The disorder is characterized by the absence or underdevelopment of the cerebellar vermis and a malformed brain stem (molar tooth sign), both of which can be visualized on a transverse view of the head MRI scan. Together with this sign, the diagnosis is based on the physical symptoms and genetic testing for mutations. If the gene mutations have been identified in a family member, prenatal or carrier diagnosis can be pursued.

Joubert Syndrome is known to affect 1 in 80,000-100,000 newborns. Due to the variety of genes this disorder involves, it is likely to be underdiagnosed. It is commonly found in Ashkenazi Jewish, French-Canadians, and Hutterite ethnic populations. Most cases of Joubert syndrome are autosomal recessive; in these cases, both parents are either carriers or affected. Rarely, Joubert syndrome is inherited in an X-linked recessive pattern. In these cases, males are more commonly affected because they must have one X chromosome mutated, while affected females must have mutated genes on both X chromosomes.

== Treatment ==
Treatment for Joubert syndrome is symptomatic and supportive. Infants with abnormal breathing patterns should be monitored. The syndrome is associated with progressive worsening of the kidneys, the liver, and the eyes and thus requires regular monitoring.

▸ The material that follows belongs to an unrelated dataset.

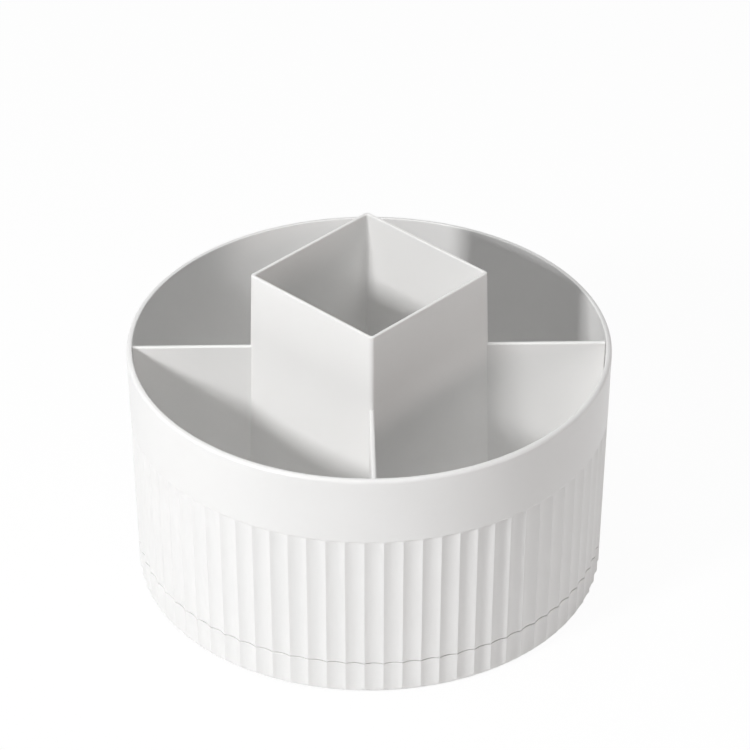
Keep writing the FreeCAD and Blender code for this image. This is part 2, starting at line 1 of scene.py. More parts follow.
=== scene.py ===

Delays in gross motor skills, fine motor skills, and speech development are seen in almost all individuals with Joubert syndrome. Delays can be due to low muscle tone as well as impaired motor coordination. Some children have also been noted to have visual impairment due to abnormal eye movements. Developmental delays are usually treated with physical therapy, occupational therapy, and speech therapy interventions. Most children diagnosed with Joubert syndrome can achieve standard milestones, although often at a much later age.

== Prognosis ==
In a sample of 19 children, a 1997 study found that 3 died before the age of 3, and 2 never learned to walk. The children had various levels of delayed development with developmental quotients from 60 to 85.

== Research ==
Research has revealed that a number of genetic disorders, not previously thought to be related, may indeed be related as to their root cause. Joubert syndrome is one such disease. It is a member of an emerging class of diseases called ciliopathies.

The underlying cause of the ciliopathies may be a dysfunctional molecular mechanism in the primary cilia structures of the cell, organelles which are present in many cellular types throughout the human body. The cilia defects adversely affect "numerous critical developmental signaling pathways" essential to cellular development and thus offer a plausible hypothesis for the often multi-symptom nature of a large set of syndromes and diseases.

Currently recognized ciliopathies include Joubert syndrome, primary ciliary dyskinesia (also known as Kartagener Syndrome), Bardet–Biedl syndrome, polycystic kidney disease and polycystic liver disease, nephronophthisis, Alström syndrome, Meckel–Gruber syndrome and some forms of retinal degeneration.

Joubert syndrome type 2 is disproportionately frequent among people of Jewish descent.